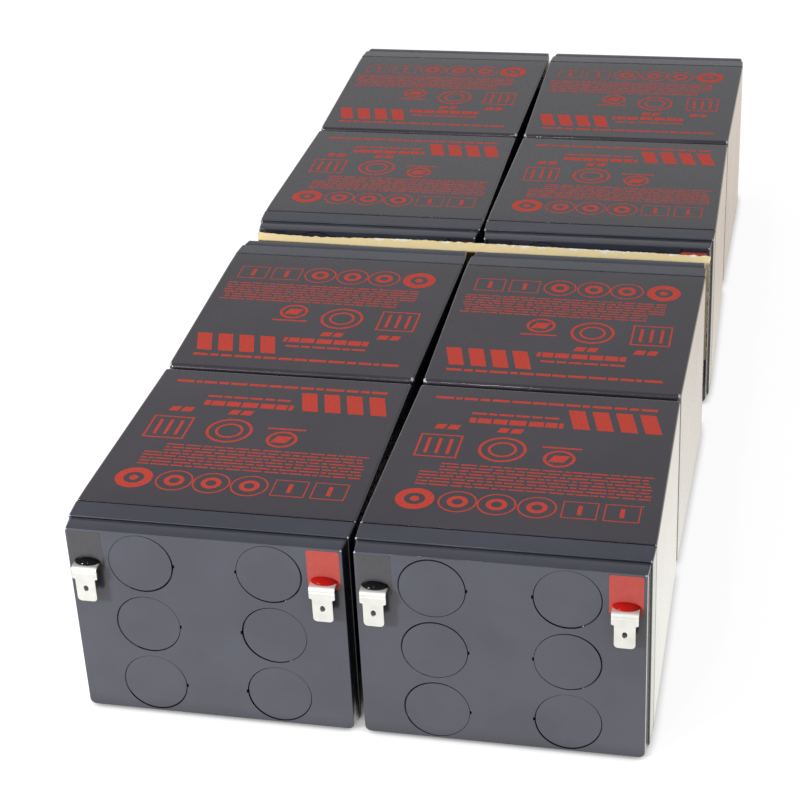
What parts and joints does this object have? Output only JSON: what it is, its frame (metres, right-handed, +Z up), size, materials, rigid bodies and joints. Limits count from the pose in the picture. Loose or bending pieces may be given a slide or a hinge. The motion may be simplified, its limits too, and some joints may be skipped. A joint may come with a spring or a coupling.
{
  "type": "ups battery cartridge",
  "caption": "Cartridge of small sealed lead-acid batteries lying on their sides in two blocks, with bent push-on terminal tabs on the lids.",
  "frame": {"origin": "middle of the cartridge's footprint, on the surface it lies on", "axes": "+Z up, +Y from the front lids towards the rear block, +X to the right seen from the front"},
  "size_m": [0.182, 0.437, 0.07],
  "materials": {
    "jar": "black moulded plastic jar with a dark wrapped label, semi-gloss",
    "lids": "dark grey moulded plastic, finely textured",
    "vent_covers": "dark grey moulded plastic, finely textured",
    "positive_seals": "red casting resin",
    "negative_seals": "dark casting resin",
    "tabs": "bright tin-plated brass",
    "plate_groups": "lead plates in white glass mat",
    "cell_links": "cast lead",
    "foam": "black double-sided foam tape",
    "cover_strip": "cream card, torn along its edges"
  },
  "bodies": {
    "root": {"battery_lids": "lids", "cell_links": "cell_links", "foam_base_pads": "foam", "foam_side_pads": "foam", "jar_row1_left": "jar", "jar_row1_right": "jar", "jar_row2_left": "jar", "jar_row2_right": "jar", "jar_row3_left": "jar", "jar_row3_right": "jar", "jar_row4_left": "jar", "jar_row4_right": "jar", "negative_seals": "negative_seals", "negative_tab_row1_left": "tabs", "negative_tab_row1_right": "tabs", "negative_tab_row2_left": "tabs", "negative_tab_row2_right": "tabs", "negative_tab_row3_left": "tabs", "negative_tab_row3_right": "tabs", "negative_tab_row4_left": "tabs", "negative_tab_row4_right": "tabs", "plates_row1_left": "plate_groups", "plates_row1_right": "plate_groups", "plates_row2_left": "plate_groups", "plates_row2_right": "plate_groups", "plates_row3_left": "plate_groups", "plates_row3_right": "plate_groups", "plates_row4_left": "plate_groups", "plates_row4_right": "plate_groups", "positive_seals": "positive_seals", "positive_tab_row1_left": "tabs", "positive_tab_row1_right": "tabs", "positive_tab_row2_left": "tabs", "positive_tab_row2_right": "tabs", "positive_tab_row3_left": "tabs", "positive_tab_row3_right": "tabs", "positive_tab_row4_left": "tabs", "positive_tab_row4_right": "tabs", "terminal_cover_strip": "cover_strip", "vent_covers": "vent_covers"}
  },
  "joints": []
}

____

• WHAT TO WORK ON: Could you quote the material above in full, exactly as it stands?

• RESPONSE TO THIS EXERCISE:
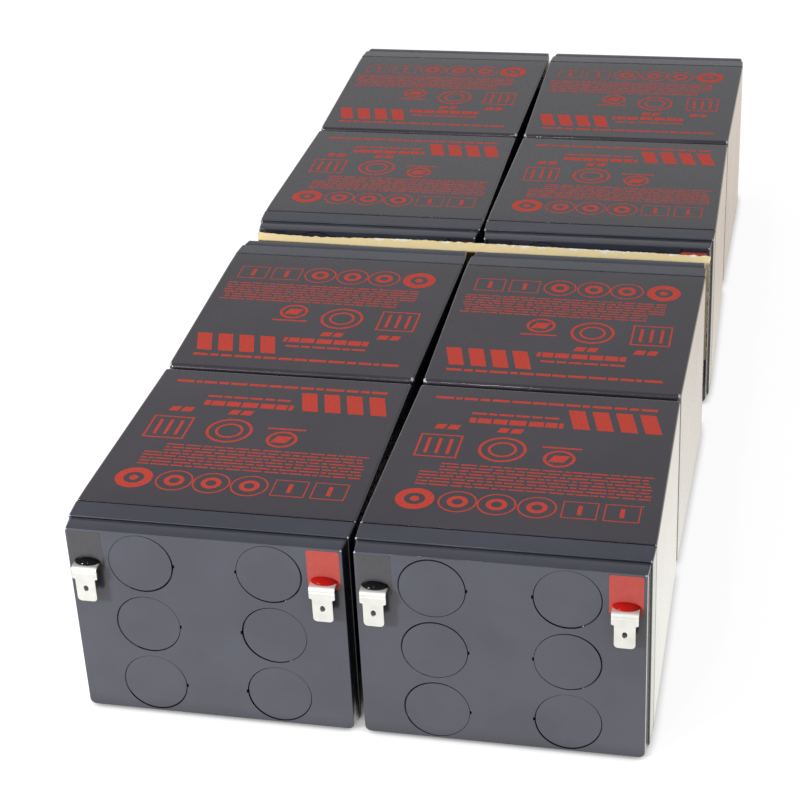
What parts and joints does this object have? Output only JSON: what it is, its frame (metres, right-handed, +Z up), size, materials, rigid bodies and joints. Limits count from the pose in the picture. Loose or bending pieces may be given a slide or a hinge. The motion may be simplified, its limits too, and some joints may be skipped. A joint may come with a spring or a coupling.
{
  "type": "ups battery cartridge",
  "caption": "Cartridge of small sealed lead-acid batteries lying on their sides in two blocks, with bent push-on terminal tabs on the lids.",
  "frame": {"origin": "middle of the cartridge's footprint, on the surface it lies on", "axes": "+Z up, +Y from the front lids towards the rear block, +X to the right seen from the front"},
  "size_m": [0.182, 0.437, 0.07],
  "materials": {
    "jar": "black moulded plastic jar with a dark wrapped label, semi-gloss",
    "lids": "dark grey moulded plastic, finely textured",
    "vent_covers": "dark grey moulded plastic, finely textured",
    "positive_seals": "red casting resin",
    "negative_seals": "dark casting resin",
    "tabs": "bright tin-plated brass",
    "plate_groups": "lead plates in white glass mat",
    "cell_links": "cast lead",
    "foam": "black double-sided foam tape",
    "cover_strip": "cream card, torn along its edges"
  },
  "bodies": {
    "root": {"battery_lids": "lids", "cell_links": "cell_links", "foam_base_pads": "foam", "foam_side_pads": "foam", "jar_row1_left": "jar", "jar_row1_right": "jar", "jar_row2_left": "jar", "jar_row2_right": "jar", "jar_row3_left": "jar", "jar_row3_right": "jar", "jar_row4_left": "jar", "jar_row4_right": "jar", "negative_seals": "negative_seals", "negative_tab_row1_left": "tabs", "negative_tab_row1_right": "tabs", "negative_tab_row2_left": "tabs", "negative_tab_row2_right": "tabs", "negative_tab_row3_left": "tabs", "negative_tab_row3_right": "tabs", "negative_tab_row4_left": "tabs", "negative_tab_row4_right": "tabs", "plates_row1_left": "plate_groups", "plates_row1_right": "plate_groups", "plates_row2_left": "plate_groups", "plates_row2_right": "plate_groups", "plates_row3_left": "plate_groups", "plates_row3_right": "plate_groups", "plates_row4_left": "plate_groups", "plates_row4_right": "plate_groups", "positive_seals": "positive_seals", "positive_tab_row1_left": "tabs", "positive_tab_row1_right": "tabs", "positive_tab_row2_left": "tabs", "positive_tab_row2_right": "tabs", "positive_tab_row3_left": "tabs", "positive_tab_row3_right": "tabs", "positive_tab_row4_left": "tabs", "positive_tab_row4_right": "tabs", "terminal_cover_strip": "cover_strip", "vent_covers": "vent_covers"}
  },
  "joints": []
}